Sobreviven a duras y terribles penas los últimos comercios tradicionales, galdosianos

Marraron en su plan de saneamiento los modernos urbanistas de antaño. Siguió albergando el barrio la mala vida y las peores costumbres, de puertas adentro durante el franquismo hipócrita y moralizante, y con todo al aire cuando empezaron a soplar los vientos nuevos de la democracia. Los siglos habituaron a los vecinos a vivir honradamente entre prostitutas y truhanes, amigos de lo ajeno y amigas de alquiler, que tradicionalmente procuraron pasar desapercibidos y causar las mínimas molestias a los residentes de la zona, que no se contaban ni entre los clientes, ni entre las víctimas de sus artes y oficios; las hetairas cazaban casi siempre a cubierto en ambiguos locales de esparcimiento, burdeles recalificados más tarde con piadosos eufemismos como clubes, "bares americanos" o de alterne, y luego como whiskerías, y los carteristas obraban entre los forasteros, nacionales o de importación que paseaban por la Gran Vía, mirando escaparates o deslumbrados por los audaces neones que ahora quiere erradicar un alcalde oscurantista y apagacirios.

Con la transición desembarcaron en esta trastienda de la Gran Vía nuevas y más descaradas especies, prostitutas exóticas, esclavas del hambre y de las mafias, y toxicómanos huidizos y desesperados.
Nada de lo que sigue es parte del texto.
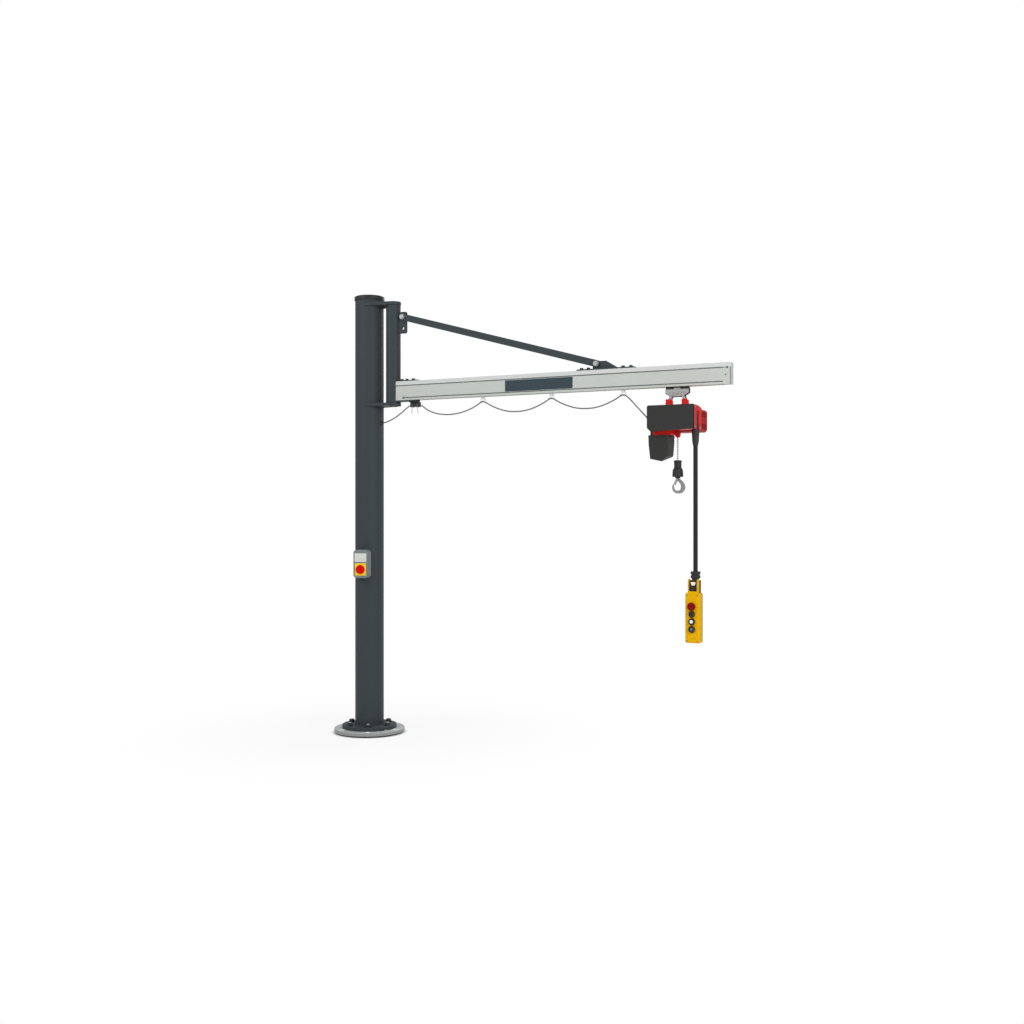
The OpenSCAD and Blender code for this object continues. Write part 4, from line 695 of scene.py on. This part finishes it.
def build_edge_wear_and_highlight():
    """One minus the dot product of the two normals, times a gain, times noise drawn apart by a
    gain and a start, each held between 0 and 1, times the amount. It marks the edges that are
    lightened, partly for wear and partly as a painted highlight."""
    tree, given, out = new_group("edge_wear_and_highlight", {"Radius": 0.001, "Amount": 0.5, "Breakup": 60.0},
                                 ["Mask"])
    soft = tree.nodes.new("ShaderNodeBevel")
    soft.samples = 4
    tree.links.new(given.outputs["Radius"], soft.inputs["Radius"])
    flat = tree.nodes.new("ShaderNodeNewGeometry")
    dot = tree.nodes.new("ShaderNodeVectorMath")
    dot.operation = "DOT_PRODUCT"
    tree.links.new(soft.outputs[0], dot.inputs[0])
    tree.links.new(flat.outputs["Normal"], dot.inputs[1])
    place = tree.nodes.new("ShaderNodeTexCoord").outputs["Object"]
    bent = math_node(tree, "SUBTRACT", 1.0, dot.outputs["Value"])
    raised = math_node(tree, "MULTIPLY", bent, EDGE_GAIN, clamp=True)
    broken = math_node(tree, "MULTIPLY_ADD", noise_node(tree, place, given.outputs["Breakup"]),
                       WEAR_AND_HIGHLIGHT_GAIN, WEAR_AND_HIGHLIGHT_START, clamp=True)
    wear_and_highlight_colour = math_node(tree, "MULTIPLY", raised, broken)
    tree.links.new(math_node(tree, "MULTIPLY", wear_and_highlight_colour, given.outputs["Amount"], clamp=True),
                   out.inputs["Mask"])
    return tree


def build_dust():
    """Z of the normal times a gain plus a start, held between 0 and 1, so that it begins on
    faces a little over half turned up; then times noise and the amount."""
    tree, given, out = new_group("settled_dust", {"Amount": 0.3}, ["Mask"])
    flat = tree.nodes.new("ShaderNodeNewGeometry")
    split = tree.nodes.new("ShaderNodeSeparateXYZ")
    tree.links.new(flat.outputs["Normal"], split.inputs[0])
    up = math_node(tree, "MULTIPLY_ADD", split.outputs["Z"], DUST_GAIN, DUST_START, clamp=True)
    place = tree.nodes.new("ShaderNodeTexCoord").outputs["Object"]
    patchy = math_node(tree, "MULTIPLY", up, noise_node(tree, place, 22.0, 4.0, 0.65))
    tree.links.new(math_node(tree, "MULTIPLY", patchy, given.outputs["Amount"], clamp=True),
                   out.inputs["Mask"])
    return tree


GROUPS = {"grain": build_grain(), "lines": build_drawn_lines(), "wear_and_highlight": build_edge_wear_and_highlight(),
          "dust": build_dust()}
print("groups:", [g.name for g in GROUPS.values()])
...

Desembarcaron y se encontraron, como un regalo del infierno, con una moderna y desarbolada plaza, edificada a finales de los años sesenta. A la plaza de Santa María Soledad Torres Acosta le sobran apellidos, pero lo que allí ocurre no tiene nombre, o tiene muchos y todos sórdidos. La plaza, situada entre las calles de Tudescos, Luna y Silva, ocupa los solares del caserón palaciego de los Condes de Sástago, que en sus últimos y destartalados años fue albergue y taller de artistas y pintores como los que realizaban las grandes y coloristas carteleras de los cines de la Gran Vía. La plaza de la santa madrileña, a la que le han endosado tan impropio patronazgo, está cerrada, porticada en uno de sus lados, y sus inhóspitos soportales resultaron desde el primer momento la mar de hospitalarios para la briba foránea, llegada de otras latitudes y muchas veces desde otros puntos de la misma ciudad, yonquis y vagabundos empujados, a veces literalmente por la policía, expulsados de otros refugios de aire libre como la plaza del Dos de Mayo, y más recientemente la de Tirso de Molina, enclaves que sin pretensión alguna por parte de los realojados, contribuyeron a degradar y desacreditar hasta que los últimos residentes de renta baja dieron paso a las inmobiliarias y éstas terminaron de "rehabilitar", compartimentar y maquillar las fachadas, para vender los pisos a un precio prohibitivo para los vecinos de siempre.

En la plaza maldita y sus alrededores, entre sangre, excrementos, lágrimas y vómitos, suciedad y pestilencia, entre locales clausurados con tablas y paneles, y solares tapiados y coronados con vidrios rotos, malviven los vecinos y sobreviven a duras y terribles penas los últimos comercios tradicionales, galdosianos, según las guías que últimamente no incluyen esta zona cero del crimen urbano en sus itinerarios. Cien veces quisieron, especuladores de diversas épocas, destruir sus edificios y rapiñar sus solares; no lo consiguieron por ley, y de una vez y ahora se posan al acecho como buitres, esperando que se destruyan por sí mismos, con algún picotazo ocasional para acelerar el derrumbe.